Title: Ruth Bader
Ginsburg and the Women’s Right Project, 1971-1979: An Achievement for Women’s
Rights in the Supreme Court as Noteworthy as Roe v. Wade
Abstract:
Ruth Bader Ginsburg, before becoming Associate Justice of the Supreme Court in 1993, worked for the American Civil Liberties Union as leader of the Women’s Rights Project during the 1970s. The Women’s Rights Project participated in the majority of the sex-discrimination cases that came before the Supreme Court during that decade. Ginsburg, through the Women’s Rights Project cases, challenged laws based on gender stereotyping that placed women in the home and men as their providers. As a result of Ginsburg’s work, the Court struck down laws based on this type of gender-stereotyping, and the Court adopted a new standard of review to evaluate whether discrimination based on sex violates the equal protection clause of the Fourteenth Amendment. Simultaneous with Ginsburg’s work for the ACLU, the Supreme Court decided Roe v. Wade in 1973. Many historians emphasize Roe as the landmark decision of the second wave of feminism because of the controversy embedded in the case and the backlash that resulted from it.

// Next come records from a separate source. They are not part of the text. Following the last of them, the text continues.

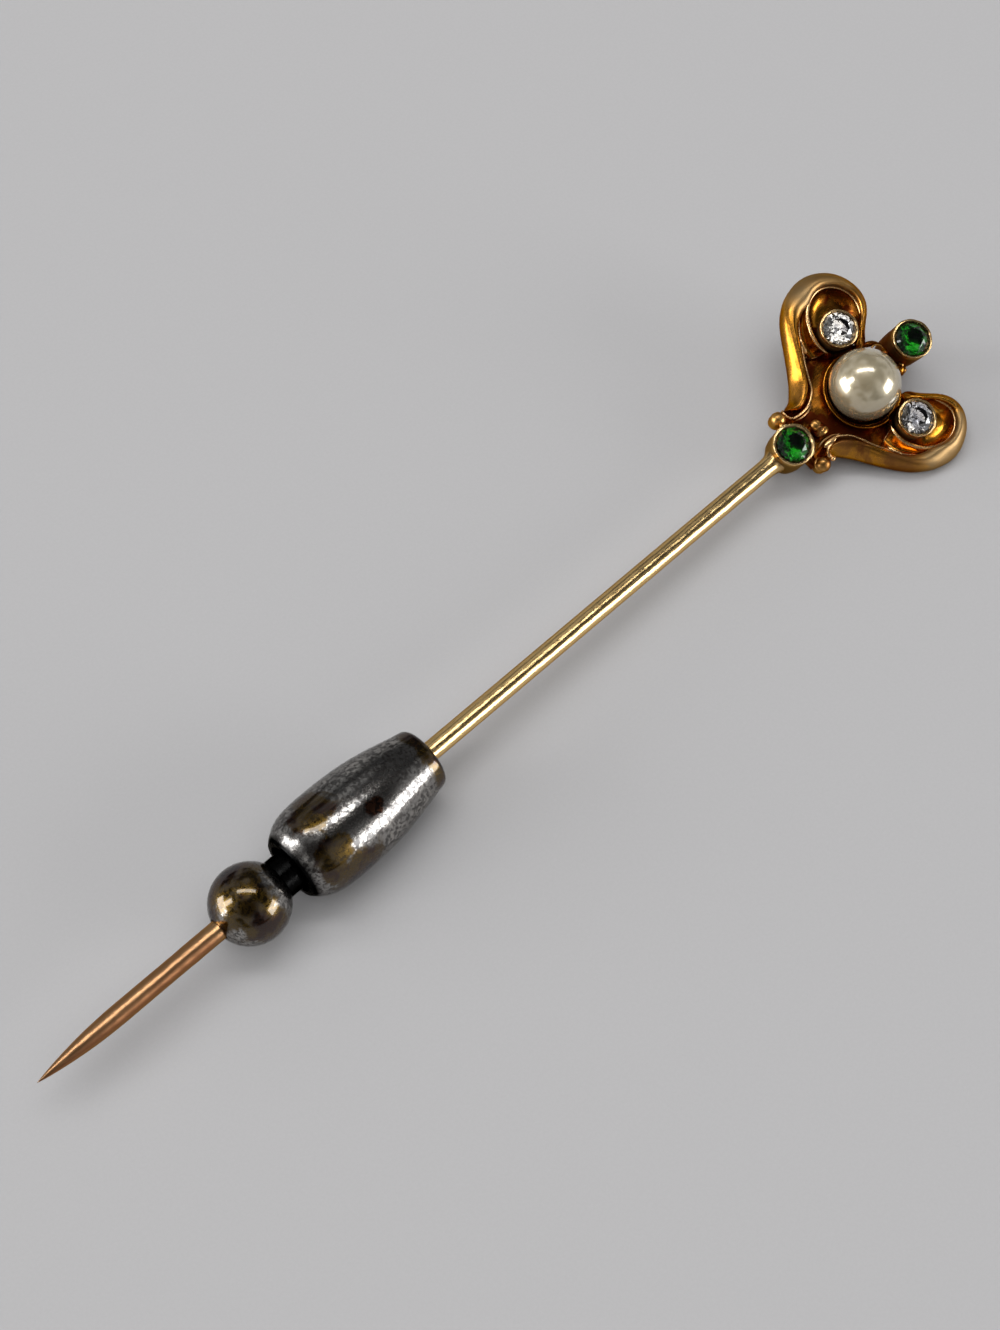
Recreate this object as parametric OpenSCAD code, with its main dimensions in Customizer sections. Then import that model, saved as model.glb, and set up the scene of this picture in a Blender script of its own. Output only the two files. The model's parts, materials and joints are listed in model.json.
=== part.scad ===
// Stick pin with a scrolled head and a two-part safety keeper, in millimetres.
// It lies on the plane Z = 0 on its keeper, one scroll and the foot of its top collet.
// In the pin's own frame the stem is the X axis, the head is at +X, the point at -X,
// and X = 0 is where the stem is soldered to the base collet. +Z is out of the head's face.

/* [Stem] */
// Diameter of the stem
stem_d = 1.05; // [0.9:0.01:1.2]
// Diameter of the finer stretch just before the point
free_d = 1.03; // [0.88:0.01:1.18]
// Length from the base collet to the tip of the point
stem_l = 50.45; // [46:0.05:56]
// Length of the ground point
point_l = 5.0; // [3:0.1:7]
// Length of the finer stretch
free_l = 4.2; // [2:0.1:5]

/* [Head] */
// Angle between the head's plane and the stem
head_pitch = 5; // [0:0.5:8]
// Diameter of the pearl
pearl_d = 3.94; // [3.4:0.02:4.2]
// Girdle diameter of the green stones
green_d = 1.96; // [1.7:0.02:2.0]
// Girdle diameter of the diamonds
diamond_d = 1.88; // [1.6:0.02:1.96]
// Clearance between a stone or the pearl and its setting
seat_gap = 0.04; // [0.03:0.01:0.06]

/* [Keeper] */
// Largest diameter of the barrel
barrel_d = 4.98; // [4.6:0.02:5.4]
// Length of the barrel
barrel_l = 9.0; // [8.5:0.1:9.5]
// Distance from the base collet to the barrel's narrow end
barrel_at = 25.75; // [20:0.25:27]
// Diameter of the release ball
ball_d = 4.14; // [3.8:0.02:4.4]
// Diameter of the neck between ball and barrel
neck_d = 2.18; // [2.0:0.02:2.3]
// Length of the neck that shows between ball and barrel
neck_show = 0.53; // [0.4:0.01:0.8]
// How far the ball pulls out of the barrel
ball_pull = 1.0; // [0.6:0.1:1.4]
// Running clearance round the stem and round the neck
run_gap = 0.05; // [0.03:0.01:0.08]

/* [Rest] */
// How far the head's face leans over to its right scroll as the pin lies
rest_roll = 19; // [16:0.1:22]
// How far the stem falls from the keeper down to the head
rest_fall = 1.2; // [0.8:0.05:1.6]

/* [Hidden] */
$fn = 96;

// Places in the head's own plane: along the pin, across it, and height above the plane
base_at = [1.05, 0];
knob_at = [3.15, 0, 0.3];
pearl_at = [6.57, 0, 1.0];
diamond_at = [7.56, 3.21];
top_at = [10.25, 0.2];
side_bead_at = [1.78, 1.62, 0.1];
link_bead_at = [9.15, 0.6, 0.05];

// Beads, and the bars that carry them
knob_r = 0.42;
knob_bar_r = 0.34;
knob_bar_z = -0.3;
knob_bar_end = 4.75;
side_bead_r = 0.44;
side_post_l = 0.6;
tie_r = 0.3;
tie_z = -0.2;
link_bead_r = 0.44;

// Collets: outer radius at the mouth and at the back, height of the mouth and of the back
base_mouth_r = 1.17;
base_mouth_z = 1.2;
base_back_r = 1.12;
base_back_z = -1.35;
diamond_mouth_r = 1.1;
diamond_mouth_z = 1.15;
diamond_back_r = 0.9;
top_mouth_r = 1.13;
top_mouth_z = 1.55;
top_waist_r = 1.08;
top_waist_z = -0.6;
top_foot_r = 1.0;
lip_bevel = 0.06;
lip_h = 0.12;
lip_l = 0.5;

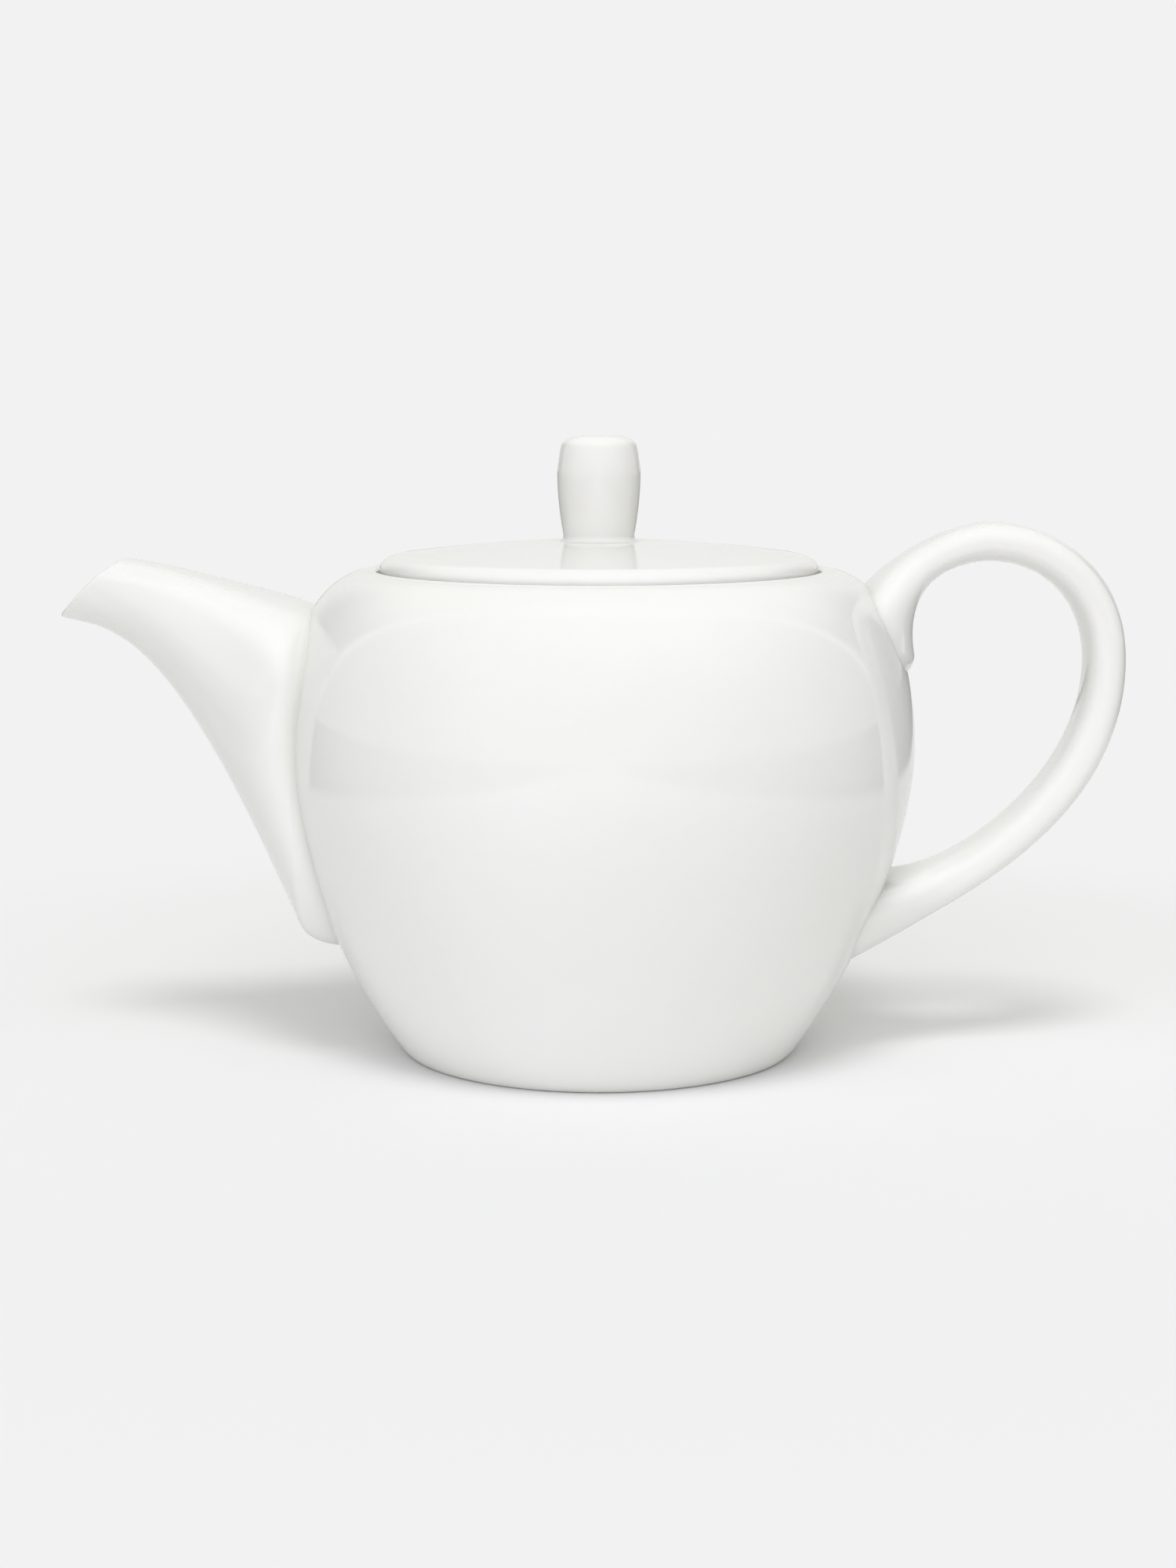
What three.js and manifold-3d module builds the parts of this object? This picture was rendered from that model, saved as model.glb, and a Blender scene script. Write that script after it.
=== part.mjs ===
// A white bone china teapot: a round pot with a recessed lid seat, a wide funnel spout, an oval loop
// handle, and a flat domed lid with a barrel knob. Millimetres and degrees, +Z up. The origin is the
// centre of the foot, the spout points along -X and the handle along +X.
//
// Its outlines are drawn in smooth stretches. At the end of a stretch, a slope is the direction that the
// outline has there, and a pull is how far it is drawn out along that slope.
import * as THREE from 'three';
import { ParametricGeometry } from 'three/addons/geometries/ParametricGeometry.js';
import { mergeVertices } from 'three/addons/utils/BufferGeometryUtils.js';
import Module from 'manifold-3d';

const wasm = await Module();
wasm.setup();

// Pot: the outside is a flare that leaves the foot nearly straight, and a low shoulder up to the rim
const footRadius = 44.8;
const flareSlope = 54.2;
const flarePull = 32.5;
const bellyRadius = 71.4;
const bellyHeight = 69;
const bellyPull = 14;
const shoulderPull = 16;
const shoulderSlope = 7;
const rimRadius = 51.8;
const rimHeight = 109.5;
const wall = 3.2;
const floorThickness = 3.6;
const floorCorner = 9;

// Foot: a low ring, ground flat, around a shallow hollow
const footRingWidth = 2.6;
const footHollow = 2.2;
const footEdge = 1;
const footEdgeRun = 1.3;

// Seat for the lid: a shallow step inside a thin lip, and the mouth below it
const lipThickness = 1.9;
const seatDepth = 1.9;
const seatWidth = 5;
const seatThickness = 3.4;

// The inside of the wall runs from under the seat to the floor, at these shares of the shoulder and flare
const underSeatShare = 0.8;
const floorShare = 0.3;

// Strainer: rows of holes pierced through the wall behind the spout
const holeDiameter = 3.8;
const holePitch = 8.5;
const holeRows = [3, 4, 3, 4, 3];

// Lid: a flat dome with a rounded edge and a plain flange that drops into the mouth
const lidClearance = 0.75;
const lidEdgeHeight = 5;
const lidDome = 3.1;
const lidThickness = 3.4;
const lidEdgeRound = 3.6;
const flangeClearance = 0.8;
const flangeThickness = 2.6;
const flangeDepth = 7;
const ventDiameter = 3;
const ventDistance = 19;

// Knob: a barrel on a small spread root
const knobHeight = 23.5;
const knobBellyHeight = 14.6;
const knobRadius = 9.3;
const knobWaistRadius = 8;
const knobWaistSlope = 80;
const knobWaistPull = 4.7;
const knobBellyPullBelow = 4;
const knobBellyPullAbove = 2.4;
const knobRootRadius = 9.2;
const knobRootHeight = 1.5;
const knobTopRadius = 8.5;
const knobTopEdge = 2.2;
const knobTopSlope = 103;
const knobTopPull = 1.9;

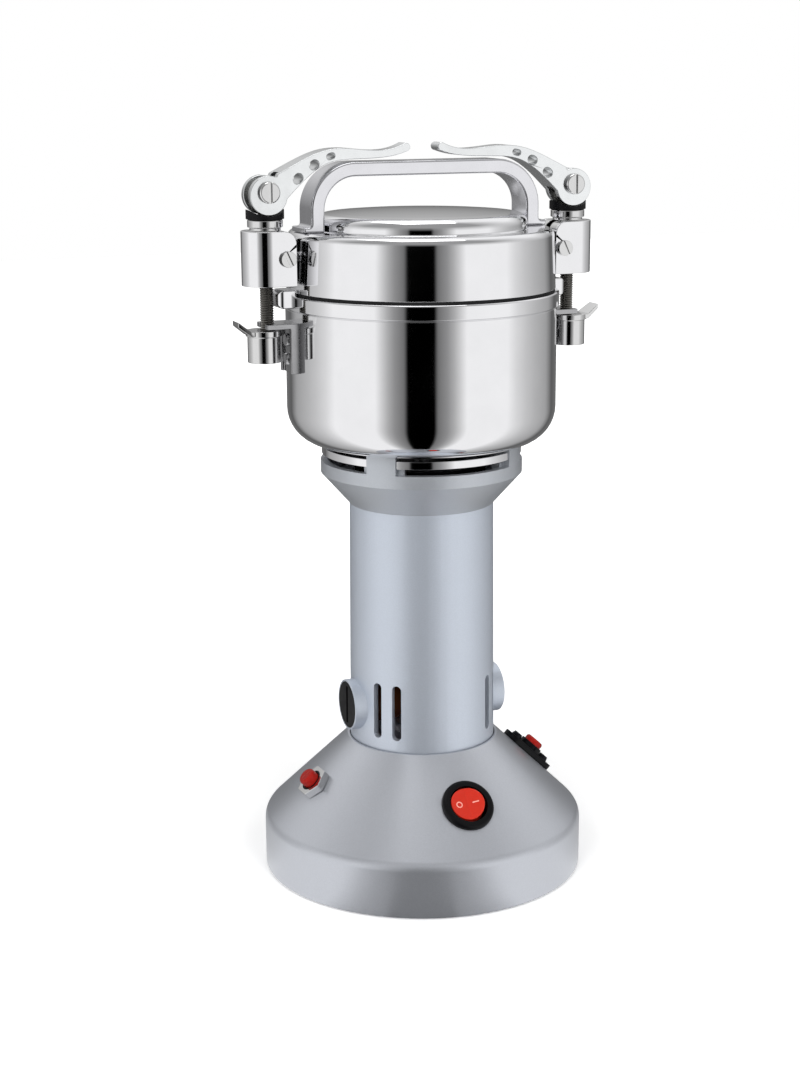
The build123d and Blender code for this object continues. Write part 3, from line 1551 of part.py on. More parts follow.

This paper does not intend to diminish or overlook the significance of Roe but rather to emphasize the victories for women’s rights Ruth Bader Ginsburg achieved through the Women’s Rights Project, which have been overshadowed Roe. This paper argues that Roe and the WRP cases are of equal importance, and that the entire decade of the 1970s, therefore, witnessed a revolution in women’s rights at the Supreme Court level.